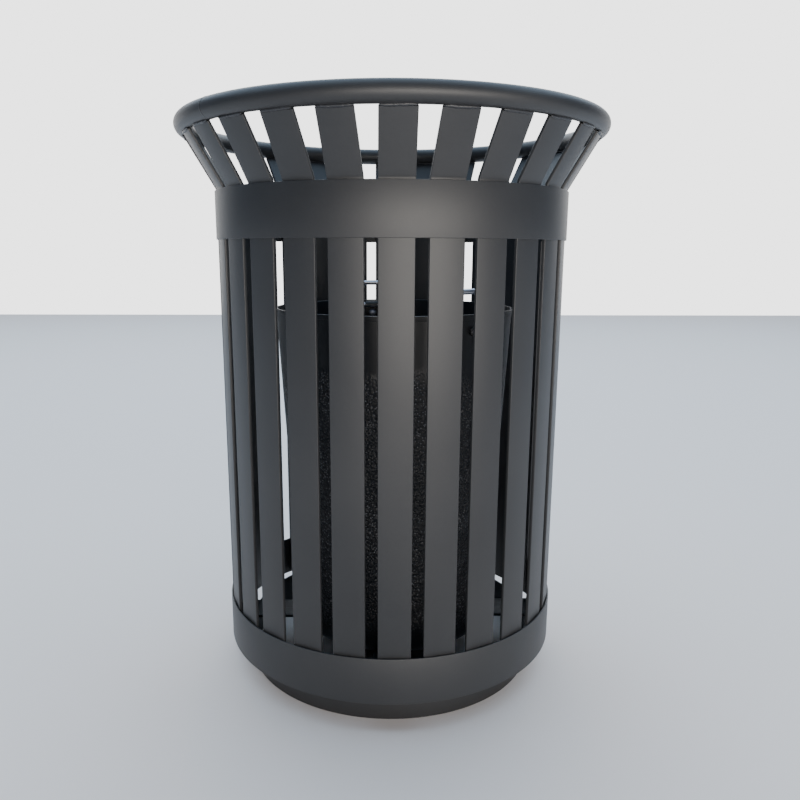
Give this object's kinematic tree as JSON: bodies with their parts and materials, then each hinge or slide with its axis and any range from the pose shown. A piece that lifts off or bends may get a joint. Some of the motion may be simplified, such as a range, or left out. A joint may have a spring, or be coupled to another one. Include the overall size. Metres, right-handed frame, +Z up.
{
  "type": "litter bin",
  "caption": "Round litter bin of vertical flat steel slats with a flared top, a rolled tube rim, two flat bands, an inset base ring and a lift-out plastic liner.",
  "frame": {"origin": "centre of the base on the ground", "axes": "+Z up along the bin's axis, front towards -Y, right towards +X"},
  "size_m": [0.7053, 0.7054, 0.94],
  "materials": {
    "powder_coat": "satin charcoal powder coat",
    "liner_plastic": "black moulded polyethylene, pebbled outside",
    "zinc_plate": "zinc plated"
  },
  "bodies": {
    "bin_frame": {"rim_tube": "powder_coat", "upper_band": "powder_coat", "lower_band": "powder_coat", "base_ring": "powder_coat", "base_bar_long": "powder_coat", "base_bar_front": "powder_coat", "base_bar_rear": "powder_coat", "slat_01": "powder_coat", "slat_02": "powder_coat", "slat_03": "powder_coat", "slat_04": "powder_coat", "slat_05": "powder_coat", "slat_06": "powder_coat", "slat_07": "powder_coat", "slat_08": "powder_coat", "slat_09": "powder_coat", "slat_10": "powder_coat", "slat_11": "powder_coat", "slat_12": "powder_coat", "slat_13": "powder_coat", "slat_14": "powder_coat", "slat_15": "powder_coat", "slat_16": "powder_coat", "slat_17": "powder_coat", "slat_18": "powder_coat", "slat_19": "powder_coat", "slat_20": "powder_coat", "slat_21": "powder_coat", "slat_22": "powder_coat", "slat_23": "powder_coat", "slat_24": "powder_coat", "slat_25": "powder_coat", "slat_26": "powder_coat"},
    "liner_set": {"liner": "liner_plastic", "rear_handle": "zinc_plate", "front_handle": "zinc_plate", "rear_handle_clip": "zinc_plate", "front_handle_clip": "zinc_plate", "handle_bolts": "zinc_plate", "handle_washers": "zinc_plate", "handle_nuts": "zinc_plate"}
  },
  "joints": [
    {"name": "liner_lift", "type": "slide", "parent": "bin_frame", "child": "liner_set", "axis": [0, 0, 1], "range_m": [0, 0.9]}
  ]
}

** Aim of the exercise **
Give the listing again, word for word.

** Response to this task **
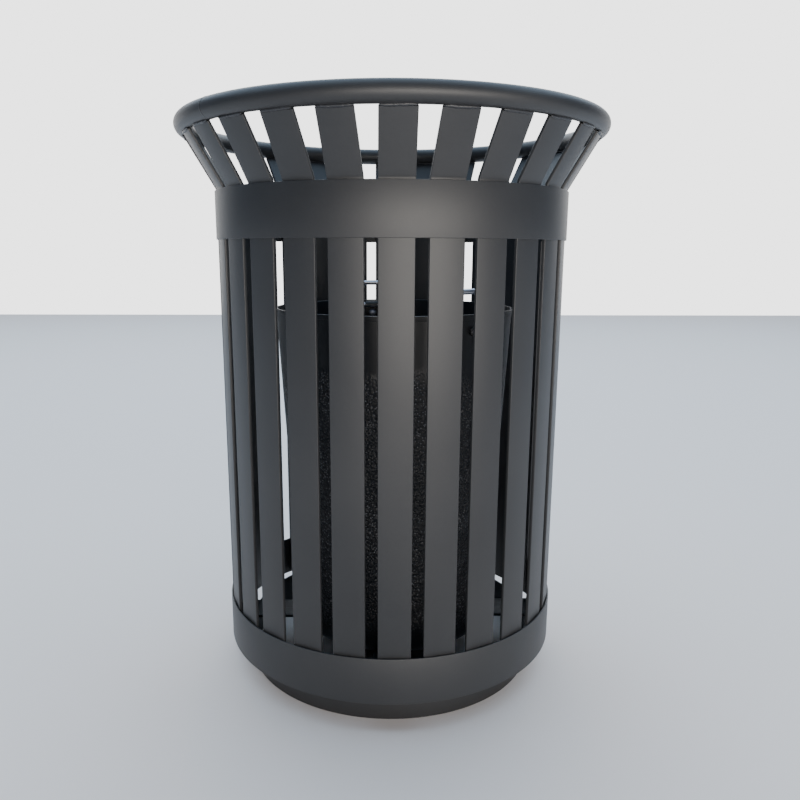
Give this object's kinematic tree as JSON: bodies with their parts and materials, then each hinge or slide with its axis and any range from the pose shown. A piece that lifts off or bends may get a joint. Some of the motion may be simplified, such as a range, or left out. A joint may have a spring, or be coupled to another one. Include the overall size. Metres, right-handed frame, +Z up.
{
  "type": "litter bin",
  "caption": "Round litter bin of vertical flat steel slats with a flared top, a rolled tube rim, two flat bands, an inset base ring and a lift-out plastic liner.",
  "frame": {"origin": "centre of the base on the ground", "axes": "+Z up along the bin's axis, front towards -Y, right towards +X"},
  "size_m": [0.7053, 0.7054, 0.94],
  "materials": {
    "powder_coat": "satin charcoal powder coat",
    "liner_plastic": "black moulded polyethylene, pebbled outside",
    "zinc_plate": "zinc plated"
  },
  "bodies": {
    "bin_frame": {"rim_tube": "powder_coat", "upper_band": "powder_coat", "lower_band": "powder_coat", "base_ring": "powder_coat", "base_bar_long": "powder_coat", "base_bar_front": "powder_coat", "base_bar_rear": "powder_coat", "slat_01": "powder_coat", "slat_02": "powder_coat", "slat_03": "powder_coat", "slat_04": "powder_coat", "slat_05": "powder_coat", "slat_06": "powder_coat", "slat_07": "powder_coat", "slat_08": "powder_coat", "slat_09": "powder_coat", "slat_10": "powder_coat", "slat_11": "powder_coat", "slat_12": "powder_coat", "slat_13": "powder_coat", "slat_14": "powder_coat", "slat_15": "powder_coat", "slat_16": "powder_coat", "slat_17": "powder_coat", "slat_18": "powder_coat", "slat_19": "powder_coat", "slat_20": "powder_coat", "slat_21": "powder_coat", "slat_22": "powder_coat", "slat_23": "powder_coat", "slat_24": "powder_coat", "slat_25": "powder_coat", "slat_26": "powder_coat"},
    "liner_set": {"liner": "liner_plastic", "rear_handle": "zinc_plate", "front_handle": "zinc_plate", "rear_handle_clip": "zinc_plate", "front_handle_clip": "zinc_plate", "handle_bolts": "zinc_plate", "handle_washers": "zinc_plate", "handle_nuts": "zinc_plate"}
  },
  "joints": [
    {"name": "liner_lift", "type": "slide", "parent": "bin_frame", "child": "liner_set", "axis": [0, 0, 1], "range_m": [0, 0.9]}
  ]
}